Et comme tout à l’air de fonctionner par paires, ajoutons à cela deux scènes plombant l’épisode. La première est celle où Mal, Zoe et Inara se marrent en racontant leurs bonnes vieilles histoires de guerre (Wash n’est pas présent pour la bonne raison qu’il a déjà eu sa dose dans War Stories). Tout le monde rigole... sauf nous, parce qu’on s’ennuie ferme à cet instant là. Les anecdotes sur la vie de Tracey, c’est aussi passionnant qu’une intégrale de Derrick (en moins jaunâtre), et le rire sonne un peu forcé chez nos néanmoins talentueux comédiens. La seconde est celle du flashback durant la guerre, procédé pour une fois d’un intérêt assez moindre dans la série. Voir un peu plus de cette période n’apporte pas beaucoup plus d’informations que ce que nous avait montré le Pilote et les dires de Zoe et Mal. Le comportement de ces deux-là n’est pas inintéressant, Zoe n’ayant rien à envier à Terminator lorsqu’elle égorge un soldat avec une aisance impressionnante, tandis que Mal prend un pied fou dans la bataille. Cet enthousiasme en est d’ailleurs presque inquiétant. Mais on ne voit finalement pas grand-chose de la guerre car il s’agit d’un huit-clos dans une caverne, où ça papotte histoire de dire que Zoe, Mal et Tracey se sont connus et ont partagé ces moments traumatisants ensemble. Bref, cette séquence sert surtout à présenter le personnage de Tracey en compagnie de nos héros et les conditions ayant créé leurs liens. Et cette focalisation sur Tracey, personnage dont on se fiche royalement (on ne l’avait jamais vu et on ne le reverra je l’espère plus jamais), plutôt que sur Mal et Zoe, est justement ce qui rend la scène insipide et inutile. On en aurait plus appris sur Zoe et Mal que cela aurait été véritablement intéressant et poignant (tel que leur première rencontre ou un autre moment déterminant de leur vie, comme nous l’avait si bien montré le Pilote avec la fin de la guerre à Serenity Valley).
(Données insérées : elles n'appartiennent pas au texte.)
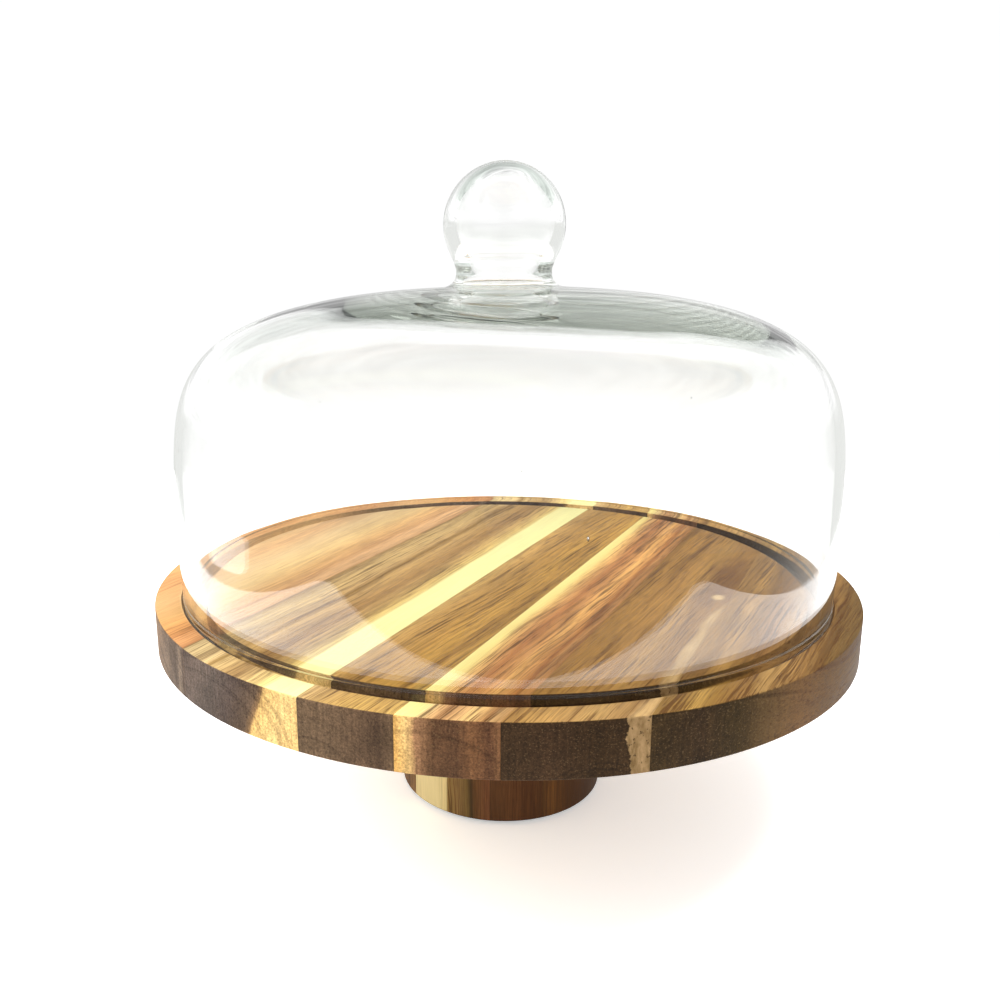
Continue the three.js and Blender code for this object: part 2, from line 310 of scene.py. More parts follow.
def acacia(name, low, high, face, end, seed, grain_axis="Y", top=0.0, slant=0.0, ring_centre=(0.0, -0.06),
           lines=0.5, tilt=0.0, bark=None, swirl=None, rim=None):
    """Oiled acacia. face and end are colours across the piece (X in mm) on long grain and on end grain.

    The same wobbling cross-section runs through the whole piece, so the streaks on the face meet those
    on the edge. slant leans that cross-section with depth below top; tilt turns the fine grain off the axis.
    rim multiplies the top face's colour outside the groove: painted light and shade for the ring that lies
    outside the dome's glass.
    """
    made, g = material(name)
    place = g.node("ShaderNodeTexCoord").outputs["Object"]
    split = g.node("ShaderNodeSeparateXYZ", {"Vector": place})
    x = split.outputs["X"]
    along, depth = (split.outputs["Y"], split.outputs["Z"]) if grain_axis == "Y" else (
        split.outputs["Z"], split.outputs["Y"])
    local = g.xyz(x, along, depth)
    shift = (seed * 1.7, seed * 0.61, seed * 2.3)

    # the cross-section wanders slowly along the grain
    wander = g.noise(g.scaled(local, (14, 5.5, 14), shift), detail=2)
    ripple = g.noise(g.scaled(local, (90, 24, 90), shift), detail=2)
    offset = g.math("ADD", g.remap(wander, 0.25, 0.75, -2.6 * MM, 2.6 * MM),
                    g.remap(ripple, 0.2, 0.8, -0.6 * MM, 0.6 * MM))
    below = g.math("SUBTRACT", top, depth)
    across = g.math("ADD", g.math("ADD", x, g.math("MULTIPLY", below, slant)), offset)
    factor = g.remap(across, low, high)

    normal = g.node("ShaderNodeNewGeometry").outputs["Normal"]
    normal = g.node("ShaderNodeSeparateXYZ", {"Vector": normal}).outputs
    facing = normal["Y" if grain_axis == "Y" else "Z"]
    end_face = g.remap(g.math("ABSOLUTE", facing), 0.3, 0.62, smooth=True)

    face_color = g.ramp(factor, stops_between(face, low, high, FACE_GAIN))
    end_color = g.ramp(factor, stops_between(end, low, high, END_GAIN))

    # growth rings lie round a pith below the piece, and run out along the grain
    skew = g.math("ADD", across, g.math("MULTIPLY", along, tilt))
    rx = g.math("SUBTRACT", skew, low + ring_centre[0])
    rz = g.math("SUBTRACT", depth, top + ring_centre[1])
    radius = g.hypot(rx, rz)
    ring_place = g.xyz(g.math("MULTIPLY", radius, 330.0), g.math("MULTIPLY", along, 5.0), seed)
    rings = g.noise(ring_place, detail=3, roughness=0.6, distortion=0.15)
    ring_line = g.remap(rings, 0.53, 0.66, smooth=True)
    broad_place = g.xyz(g.math("MULTIPLY", radius, 110.0), g.math("MULTIPLY", along, 3.5), seed + 5.0)
    broad = g.noise(broad_place, detail=2)

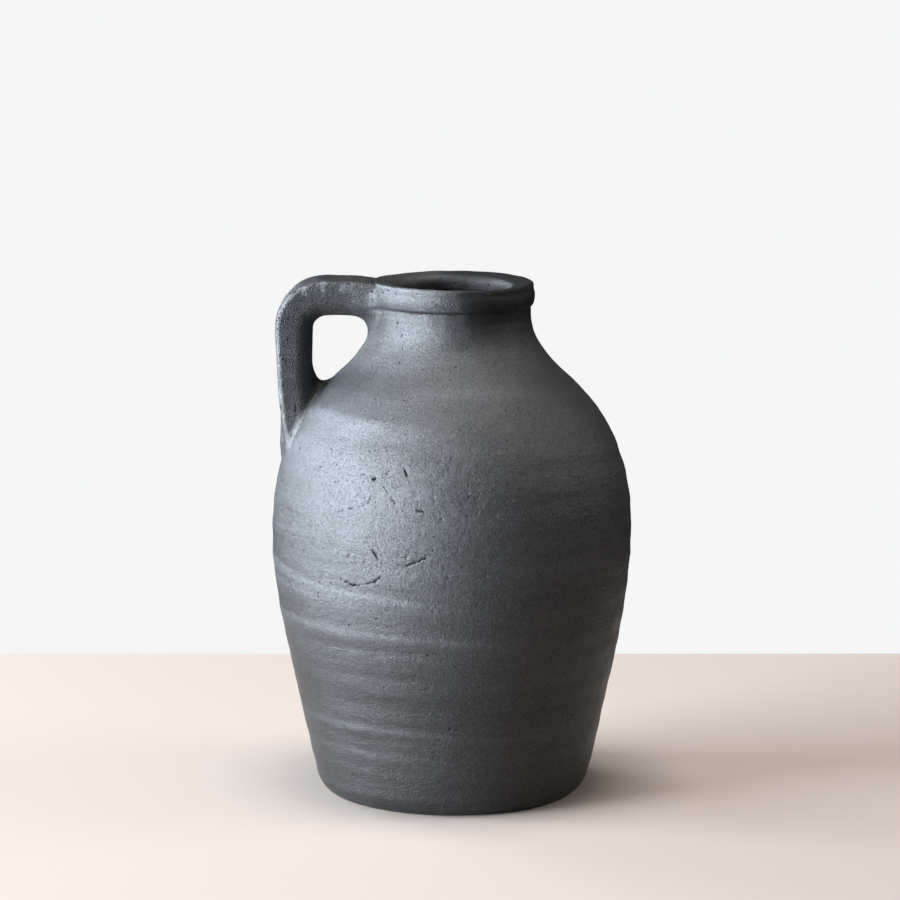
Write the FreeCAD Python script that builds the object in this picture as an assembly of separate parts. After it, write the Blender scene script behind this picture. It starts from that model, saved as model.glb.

Ben alors, c’est quoi cette petite baisse de régime ? La série tenait une telle forme que dès qu’elle connaît un petit coup de barre, ça fait un choc. Et quand on sait qu’il est écrit par Whedon et Minear, c’en est d’autant plus décevant. En parlant de déception, Serenity a déjà presque totalement disparu du peu d’écrans sur lesquels il était projeté. C’est d’un déprimant...vivement noël avec la sortie du dvd pour le visionnage en boucle.